▼▼▼
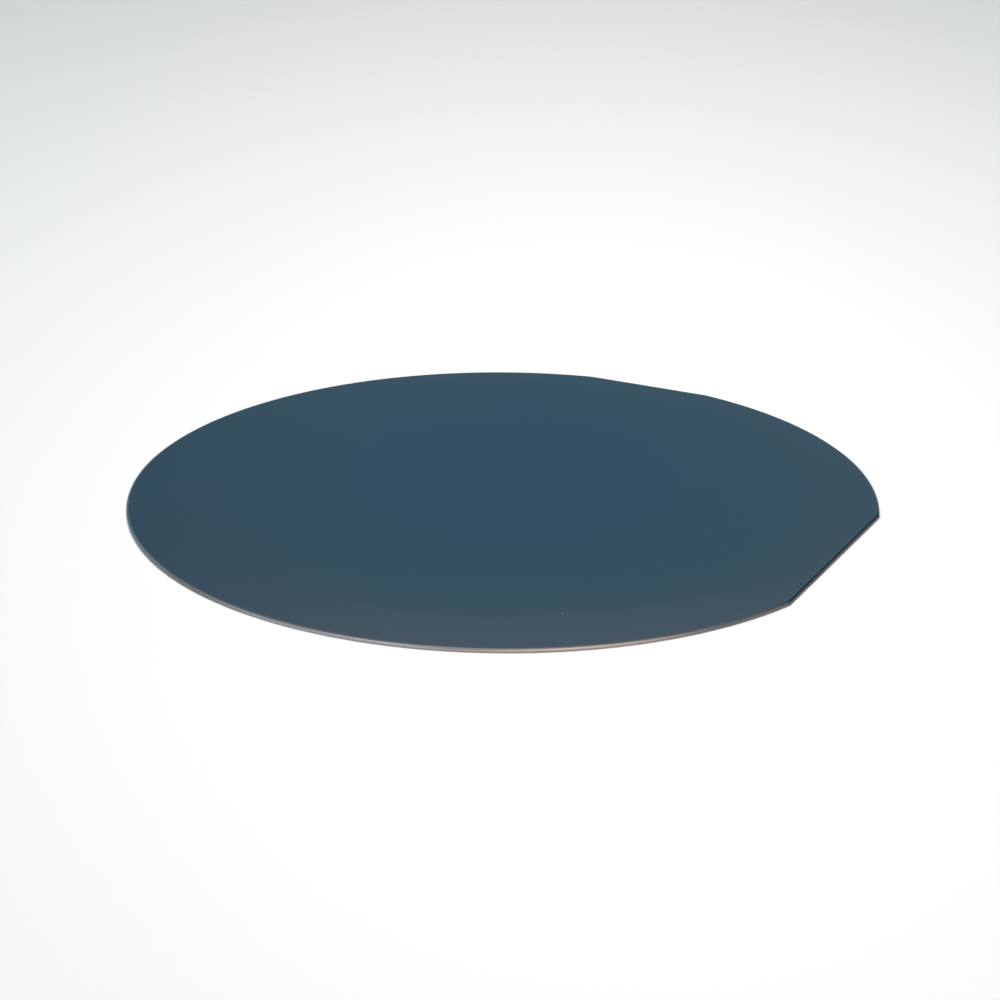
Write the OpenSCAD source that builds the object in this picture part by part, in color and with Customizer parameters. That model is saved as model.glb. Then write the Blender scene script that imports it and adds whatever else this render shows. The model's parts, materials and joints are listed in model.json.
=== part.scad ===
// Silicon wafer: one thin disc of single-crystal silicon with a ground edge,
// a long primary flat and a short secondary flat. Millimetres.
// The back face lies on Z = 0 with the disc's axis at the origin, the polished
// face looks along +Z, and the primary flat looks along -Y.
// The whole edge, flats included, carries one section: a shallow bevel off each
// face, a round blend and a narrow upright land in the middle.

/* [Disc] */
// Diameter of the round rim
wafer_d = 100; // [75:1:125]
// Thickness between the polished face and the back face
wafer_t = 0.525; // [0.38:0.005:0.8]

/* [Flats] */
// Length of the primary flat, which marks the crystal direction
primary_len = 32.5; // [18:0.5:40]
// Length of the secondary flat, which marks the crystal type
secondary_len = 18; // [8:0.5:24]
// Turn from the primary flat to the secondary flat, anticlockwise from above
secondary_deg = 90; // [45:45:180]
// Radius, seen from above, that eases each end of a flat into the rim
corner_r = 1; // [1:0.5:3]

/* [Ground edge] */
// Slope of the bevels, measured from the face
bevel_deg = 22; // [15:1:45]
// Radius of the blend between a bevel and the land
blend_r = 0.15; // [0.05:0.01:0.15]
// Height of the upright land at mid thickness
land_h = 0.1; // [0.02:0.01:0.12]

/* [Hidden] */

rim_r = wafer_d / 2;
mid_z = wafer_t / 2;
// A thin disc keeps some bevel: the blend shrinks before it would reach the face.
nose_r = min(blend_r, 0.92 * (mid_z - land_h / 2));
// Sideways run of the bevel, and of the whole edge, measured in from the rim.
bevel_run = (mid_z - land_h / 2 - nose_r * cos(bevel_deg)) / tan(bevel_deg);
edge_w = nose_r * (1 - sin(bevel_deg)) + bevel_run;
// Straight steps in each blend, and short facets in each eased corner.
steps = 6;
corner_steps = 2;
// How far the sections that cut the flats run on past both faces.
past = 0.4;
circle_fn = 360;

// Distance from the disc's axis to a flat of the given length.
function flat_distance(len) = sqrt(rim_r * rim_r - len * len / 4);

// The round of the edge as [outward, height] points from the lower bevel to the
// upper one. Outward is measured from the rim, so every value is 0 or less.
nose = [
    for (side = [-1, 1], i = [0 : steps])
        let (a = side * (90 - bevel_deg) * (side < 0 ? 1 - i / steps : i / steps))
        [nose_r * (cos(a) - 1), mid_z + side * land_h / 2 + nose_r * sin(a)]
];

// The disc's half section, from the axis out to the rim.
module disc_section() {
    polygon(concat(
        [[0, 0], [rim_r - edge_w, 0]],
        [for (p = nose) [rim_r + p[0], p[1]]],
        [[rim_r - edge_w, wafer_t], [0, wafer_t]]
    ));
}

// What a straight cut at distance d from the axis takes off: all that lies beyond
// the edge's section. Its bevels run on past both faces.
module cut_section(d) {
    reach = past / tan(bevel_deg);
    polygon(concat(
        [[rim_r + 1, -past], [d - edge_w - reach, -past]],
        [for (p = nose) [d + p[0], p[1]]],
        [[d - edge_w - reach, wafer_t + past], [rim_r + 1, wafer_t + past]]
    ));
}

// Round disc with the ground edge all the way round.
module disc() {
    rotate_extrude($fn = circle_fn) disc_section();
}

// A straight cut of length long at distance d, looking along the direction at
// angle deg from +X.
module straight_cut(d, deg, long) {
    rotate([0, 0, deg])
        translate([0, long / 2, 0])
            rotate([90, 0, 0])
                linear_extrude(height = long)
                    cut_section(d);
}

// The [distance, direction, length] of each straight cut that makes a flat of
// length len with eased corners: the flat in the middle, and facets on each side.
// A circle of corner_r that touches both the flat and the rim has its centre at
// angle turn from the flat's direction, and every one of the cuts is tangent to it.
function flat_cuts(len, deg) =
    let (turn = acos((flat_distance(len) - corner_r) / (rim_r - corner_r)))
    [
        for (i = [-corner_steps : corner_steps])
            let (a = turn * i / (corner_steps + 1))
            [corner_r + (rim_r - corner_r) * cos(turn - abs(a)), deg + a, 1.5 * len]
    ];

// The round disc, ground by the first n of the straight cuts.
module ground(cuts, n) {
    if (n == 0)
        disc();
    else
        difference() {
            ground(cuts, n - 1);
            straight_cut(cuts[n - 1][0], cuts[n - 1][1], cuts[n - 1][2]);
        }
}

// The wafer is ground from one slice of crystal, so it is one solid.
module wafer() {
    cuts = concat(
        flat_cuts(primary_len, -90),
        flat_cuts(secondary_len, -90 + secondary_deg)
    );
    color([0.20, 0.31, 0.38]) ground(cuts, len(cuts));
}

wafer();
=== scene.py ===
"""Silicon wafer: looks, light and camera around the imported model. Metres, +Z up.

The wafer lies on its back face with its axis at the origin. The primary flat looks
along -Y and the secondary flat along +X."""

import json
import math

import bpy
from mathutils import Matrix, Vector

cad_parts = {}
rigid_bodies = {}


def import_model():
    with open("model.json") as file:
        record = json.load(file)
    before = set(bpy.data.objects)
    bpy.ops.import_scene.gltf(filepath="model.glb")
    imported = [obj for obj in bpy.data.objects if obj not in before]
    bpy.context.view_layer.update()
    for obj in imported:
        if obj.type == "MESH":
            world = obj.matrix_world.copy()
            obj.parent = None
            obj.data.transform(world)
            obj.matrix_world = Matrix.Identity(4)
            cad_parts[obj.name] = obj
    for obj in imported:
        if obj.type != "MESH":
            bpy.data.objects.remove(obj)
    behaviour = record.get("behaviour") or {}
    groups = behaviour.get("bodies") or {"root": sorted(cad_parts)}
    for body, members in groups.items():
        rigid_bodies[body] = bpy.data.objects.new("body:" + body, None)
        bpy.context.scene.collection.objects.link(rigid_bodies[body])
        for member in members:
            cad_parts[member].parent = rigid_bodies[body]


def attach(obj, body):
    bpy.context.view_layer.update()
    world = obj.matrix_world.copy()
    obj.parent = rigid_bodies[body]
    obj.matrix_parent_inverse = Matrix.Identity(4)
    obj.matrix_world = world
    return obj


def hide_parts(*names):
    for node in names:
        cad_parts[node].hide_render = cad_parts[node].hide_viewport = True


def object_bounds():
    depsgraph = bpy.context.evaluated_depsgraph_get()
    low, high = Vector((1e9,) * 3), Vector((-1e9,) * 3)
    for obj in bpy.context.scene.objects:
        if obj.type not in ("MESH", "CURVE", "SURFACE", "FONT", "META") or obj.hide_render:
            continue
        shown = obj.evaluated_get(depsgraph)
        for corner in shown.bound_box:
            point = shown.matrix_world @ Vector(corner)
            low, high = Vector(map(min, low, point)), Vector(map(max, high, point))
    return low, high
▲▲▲
• _Instructions for the task_:
Set every line of the listing down word for word.

• _Task response_:
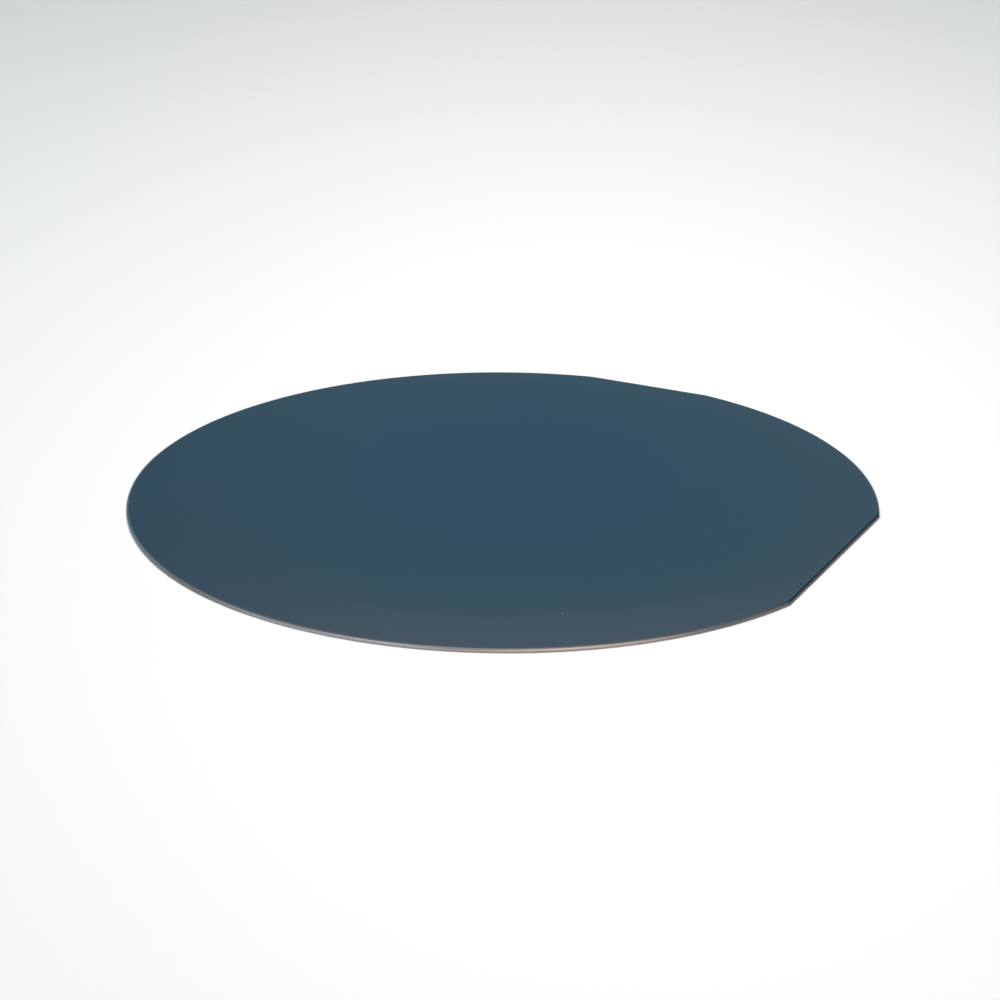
Write the OpenSCAD source that builds the object in this picture part by part, in color and with Customizer parameters. That model is saved as model.glb. Then write the Blender scene script that imports it and adds whatever else this render shows. The model's parts, materials and joints are listed in model.json.
=== part.scad ===
// Silicon wafer: one thin disc of single-crystal silicon with a ground edge,
// a long primary flat and a short secondary flat. Millimetres.
// The back face lies on Z = 0 with the disc's axis at the origin, the polished
// face looks along +Z, and the primary flat looks along -Y.
// The whole edge, flats included, carries one section: a shallow bevel off each
// face, a round blend and a narrow upright land in the middle.

/* [Disc] */
// Diameter of the round rim
wafer_d = 100; // [75:1:125]
// Thickness between the polished face and the back face
wafer_t = 0.525; // [0.38:0.005:0.8]

/* [Flats] */
// Length of the primary flat, which marks the crystal direction
primary_len = 32.5; // [18:0.5:40]
// Length of the secondary flat, which marks the crystal type
secondary_len = 18; // [8:0.5:24]
// Turn from the primary flat to the secondary flat, anticlockwise from above
secondary_deg = 90; // [45:45:180]
// Radius, seen from above, that eases each end of a flat into the rim
corner_r = 1; // [1:0.5:3]

/* [Ground edge] */
// Slope of the bevels, measured from the face
bevel_deg = 22; // [15:1:45]
// Radius of the blend between a bevel and the land
blend_r = 0.15; // [0.05:0.01:0.15]
// Height of the upright land at mid thickness
land_h = 0.1; // [0.02:0.01:0.12]

/* [Hidden] */

rim_r = wafer_d / 2;
mid_z = wafer_t / 2;
// A thin disc keeps some bevel: the blend shrinks before it would reach the face.
nose_r = min(blend_r, 0.92 * (mid_z - land_h / 2));
// Sideways run of the bevel, and of the whole edge, measured in from the rim.
bevel_run = (mid_z - land_h / 2 - nose_r * cos(bevel_deg)) / tan(bevel_deg);
edge_w = nose_r * (1 - sin(bevel_deg)) + bevel_run;
// Straight steps in each blend, and short facets in each eased corner.
steps = 6;
corner_steps = 2;
// How far the sections that cut the flats run on past both faces.
past = 0.4;
circle_fn = 360;

// Distance from the disc's axis to a flat of the given length.
function flat_distance(len) = sqrt(rim_r * rim_r - len * len / 4);

// The round of the edge as [outward, height] points from the lower bevel to the
// upper one. Outward is measured from the rim, so every value is 0 or less.
nose = [
    for (side = [-1, 1], i = [0 : steps])
        let (a = side * (90 - bevel_deg) * (side < 0 ? 1 - i / steps : i / steps))
        [nose_r * (cos(a) - 1), mid_z + side * land_h / 2 + nose_r * sin(a)]
];

// The disc's half section, from the axis out to the rim.
module disc_section() {
    polygon(concat(
        [[0, 0], [rim_r - edge_w, 0]],
        [for (p = nose) [rim_r + p[0], p[1]]],
        [[rim_r - edge_w, wafer_t], [0, wafer_t]]
    ));
}

// What a straight cut at distance d from the axis takes off: all that lies beyond
// the edge's section. Its bevels run on past both faces.
module cut_section(d) {
    reach = past / tan(bevel_deg);
    polygon(concat(
        [[rim_r + 1, -past], [d - edge_w - reach, -past]],
        [for (p = nose) [d + p[0], p[1]]],
        [[d - edge_w - reach, wafer_t + past], [rim_r + 1, wafer_t + past]]
    ));
}

// Round disc with the ground edge all the way round.
module disc() {
    rotate_extrude($fn = circle_fn) disc_section();
}

// A straight cut of length long at distance d, looking along the direction at
// angle deg from +X.
module straight_cut(d, deg, long) {
    rotate([0, 0, deg])
        translate([0, long / 2, 0])
            rotate([90, 0, 0])
                linear_extrude(height = long)
                    cut_section(d);
}

// The [distance, direction, length] of each straight cut that makes a flat of
// length len with eased corners: the flat in the middle, and facets on each side.
// A circle of corner_r that touches both the flat and the rim has its centre at
// angle turn from the flat's direction, and every one of the cuts is tangent to it.
function flat_cuts(len, deg) =
    let (turn = acos((flat_distance(len) - corner_r) / (rim_r - corner_r)))
    [
        for (i = [-corner_steps : corner_steps])
            let (a = turn * i / (corner_steps + 1))
            [corner_r + (rim_r - corner_r) * cos(turn - abs(a)), deg + a, 1.5 * len]
    ];

// The round disc, ground by the first n of the straight cuts.
module ground(cuts, n) {
    if (n == 0)
        disc();
    else
        difference() {
            ground(cuts, n - 1);
            straight_cut(cuts[n - 1][0], cuts[n - 1][1], cuts[n - 1][2]);
        }
}

// The wafer is ground from one slice of crystal, so it is one solid.
module wafer() {
    cuts = concat(
        flat_cuts(primary_len, -90),
        flat_cuts(secondary_len, -90 + secondary_deg)
    );
    color([0.20, 0.31, 0.38]) ground(cuts, len(cuts));
}

wafer();
=== scene.py ===
"""Silicon wafer: looks, light and camera around the imported model. Metres, +Z up.

The wafer lies on its back face with its axis at the origin. The primary flat looks
along -Y and the secondary flat along +X."""

import json
import math

import bpy
from mathutils import Matrix, Vector

cad_parts = {}
rigid_bodies = {}


def import_model():
    with open("model.json") as file:
        record = json.load(file)
    before = set(bpy.data.objects)
    bpy.ops.import_scene.gltf(filepath="model.glb")
    imported = [obj for obj in bpy.data.objects if obj not in before]
    bpy.context.view_layer.update()
    for obj in imported:
        if obj.type == "MESH":
            world = obj.matrix_world.copy()
            obj.parent = None
            obj.data.transform(world)
            obj.matrix_world = Matrix.Identity(4)
            cad_parts[obj.name] = obj
    for obj in imported:
        if obj.type != "MESH":
            bpy.data.objects.remove(obj)
    behaviour = record.get("behaviour") or {}
    groups = behaviour.get("bodies") or {"root": sorted(cad_parts)}
    for body, members in groups.items():
        rigid_bodies[body] = bpy.data.objects.new("body:" + body, None)
        bpy.context.scene.collection.objects.link(rigid_bodies[body])
        for member in members:
            cad_parts[member].parent = rigid_bodies[body]


def attach(obj, body):
    bpy.context.view_layer.update()
    world = obj.matrix_world.copy()
    obj.parent = rigid_bodies[body]
    obj.matrix_parent_inverse = Matrix.Identity(4)
    obj.matrix_world = world
    return obj


def hide_parts(*names):
    for node in names:
        cad_parts[node].hide_render = cad_parts[node].hide_viewport = True


def object_bounds():
    depsgraph = bpy.context.evaluated_depsgraph_get()
    low, high = Vector((1e9,) * 3), Vector((-1e9,) * 3)
    for obj in bpy.context.scene.objects:
        if obj.type not in ("MESH", "CURVE", "SURFACE", "FONT", "META") or obj.hide_render:
            continue
        shown = obj.evaluated_get(depsgraph)
        for corner in shown.bound_box:
            point = shown.matrix_world @ Vector(corner)
            low, high = Vector(map(min, low, point)), Vector(map(max, high, point))
    return low, high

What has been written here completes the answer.